Des siècles après le dernier barrage, la voiture ralentit et s’engagea sur une rampe de sortie qui n’en finissait pas de tourner. Richards était à deux doigts de vomir. C’était la première fois de sa vie qu’il souffrait du mal des transports.

Encore des tournants ― sans doute un échangeur ― et ils accélérèrent de nouveau. Cinq minutes plus tard, les bruits de la ville les entourèrent. Richards essaya plusieurs fois de changer de position, mais cela ne servait à rien. Son bras droit, coincé sous lui, était insensible depuis au moins une heure. Un vrai morceau de bois, froid au toucher.

Ils tournèrent à droite, puis de nouveau à droite, et la voiture descendit une rampe en forte pente. Le cœur de Richards se décrocha. A en juger par l’écho du moteur, ils étaient dans un parking souterrain.

Un soupir de soulagement lui échappa.

— Votre ticket, m’sieur, dit une voix.

— Tiens, mon gars.

— Rampe 5.

— Merci.

La voiture monta une autre rampe, marqua un arrêt, tourna à droite, à gauche, puis s’arrêta et le moteur fut coupé. Fin du voyage.

Un instant de silence presque total. La portière qui s’ouvre et qui se referme. Des pas ― ce ne pouvait être que Bradley – qui contournent la voiture. Le bruit de la clef dans la serrure du coffre.

— Tu es là, Ben ?

— Non, je suis descendu au dernier contrôle, croassa Richards avec ce qui lui restait de voix.

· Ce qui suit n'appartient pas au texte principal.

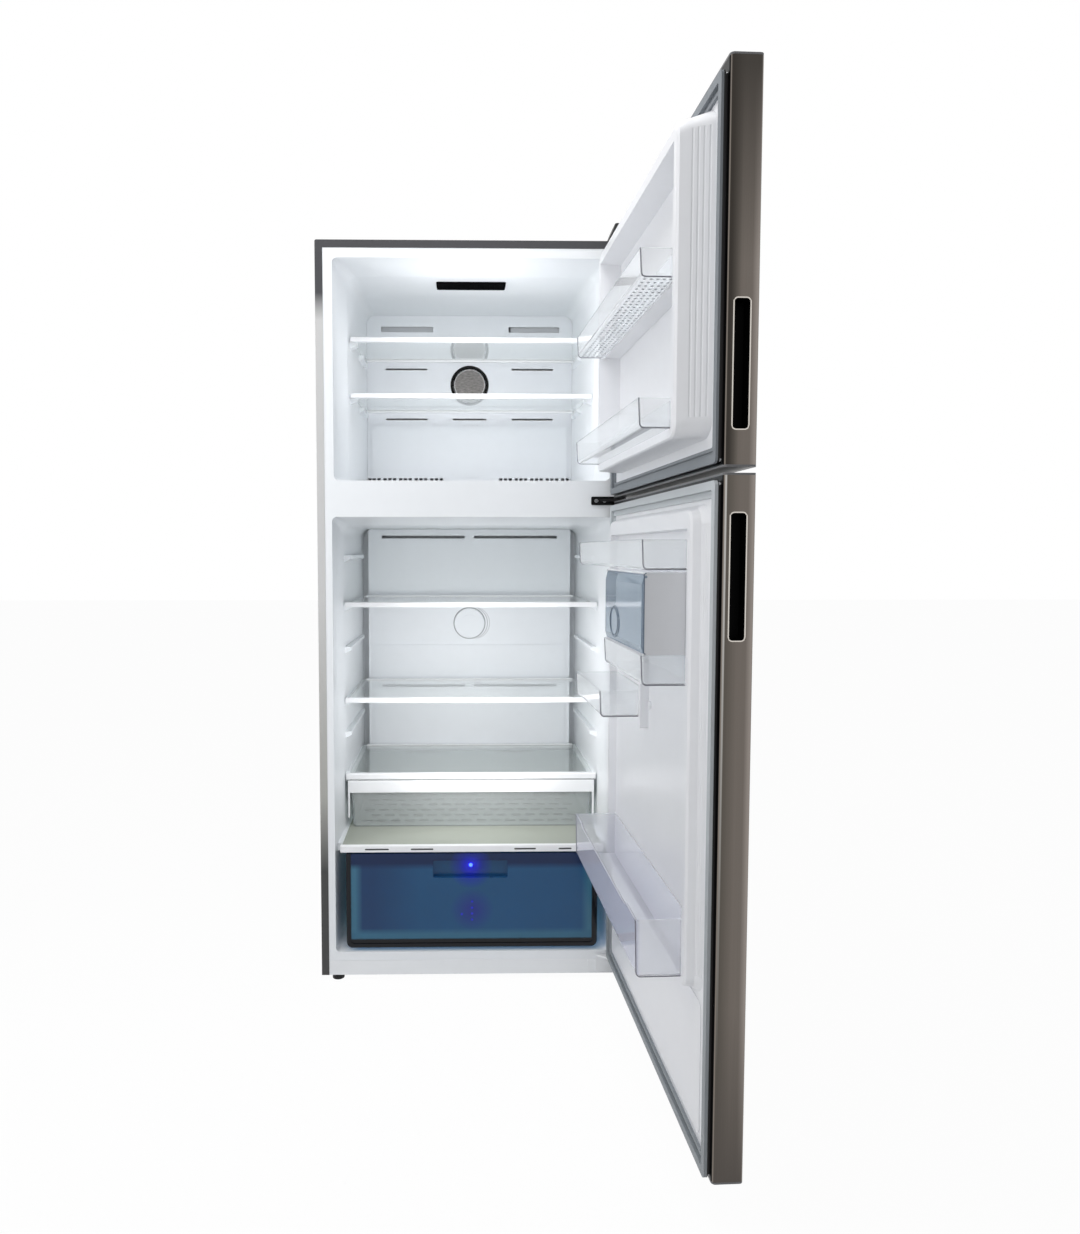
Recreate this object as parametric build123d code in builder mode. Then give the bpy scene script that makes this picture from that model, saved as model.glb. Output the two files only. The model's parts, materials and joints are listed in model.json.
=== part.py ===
from build123d import *
import os
from math import cos, hypot, radians, sin

os.makedirs("parts", exist_ok=True)

# A two-door refrigerator with the freezer on top, standing with both doors open.
# All sizes are millimetres. Cabinet coordinates: x to the right from the middle,
# y into the cabinet from its front face, z up from the floor. A door piece is drawn
# in the same coordinates, as it lies when the door is shut.

# Whole cabinet
cabinet_width = 700
cabinet_top = 1691
cabinet_bottom = 14
cabinet_depth = 590
cabinet_corner = 4
steel = 0.8
flange_width = 17
liner_wall = 2
moulding = 2.5
fit = 0.3
running = 0.05

# Freezer compartment
freezer_mouth_half = 312
freezer_mouth_low = 1160
freezer_mouth_high = 1652.5
freezer_kink_depth = 110
freezer_kink_half = 294
freezer_back_half = 279
freezer_floor = 1152
freezer_ceiling = 1645
freezer_back = 520
mouth_corner = 11
pocket_corner = 24

# Fresh food compartment
fridge_mouth_half = 317
fridge_mouth_low = 68
fridge_mouth_high = 1078
fridge_lip_depth = 45
fridge_kink_depth = 130
fridge_kink_half = 311
fridge_back_half = 304
fridge_floor = 73
fridge_ceiling = 1063
fridge_back = 505
hump_front = 315
hump_top = 306
hump_round = 18

# Machine space under the step
machine_half = 330
machine_front = 375
machine_top = 246
pan_steel = 1.2
front_rail_top = 48
front_rail_depth = 12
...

— Attends un instant... Personne en vue. Ta voiture est garée juste à côté, sur la droite. Tu pourras sortir en vitesse ?

— J’essaierai.

— Fais ton possible. On y va.

La porte du coffre s’ouvrit, laissant entrer la lumière blafarde du parking. Richards se souleva sur un bras et passa une jambe à l’extérieur. Impossible d’en faire davantage. Ses muscles ne lui obéissaient plus. Bradley le prit sous les bras et le tira dehors, puis le soutint jusqu’à la voiture, une Wint verte pas mal cabossée. Il ouvrit la portière côté conducteur et le poussa sur le siège. Un moment plus tard, il s’installait à côté de lui.

— Eh bien ! dit-il dans un soupir. On y est arrivé, mon vieux. On y est arrivé !

— Ouais... Et ils me doivent deux cents dollars de plus.

Dans la pénombre de la voiture, on ne voyait guère que l’extrémité incandescente de leurs cigarettes, brillant comme de petits yeux. Ils fumèrent en silence.

Compte à rebours...
058

— On y a presque eu droit, au premier barrage, disait Bradley tandis que Richards se massait les bras pour rétablir la circulation. Le cogne a bien failli ouvrir le coffre.

Comme Richards ne répondait pas, il lui demanda :

— Comment te sens-tu ?

— Un peu mieux. Tu peux sortir le portefeuille de ma poche ? Je ne peux pas lever le bras assez haut.

Bradley eut un geste de dédain.

— Plus tard. Je vais t’expliquer ce que Rich et moi avons combiné.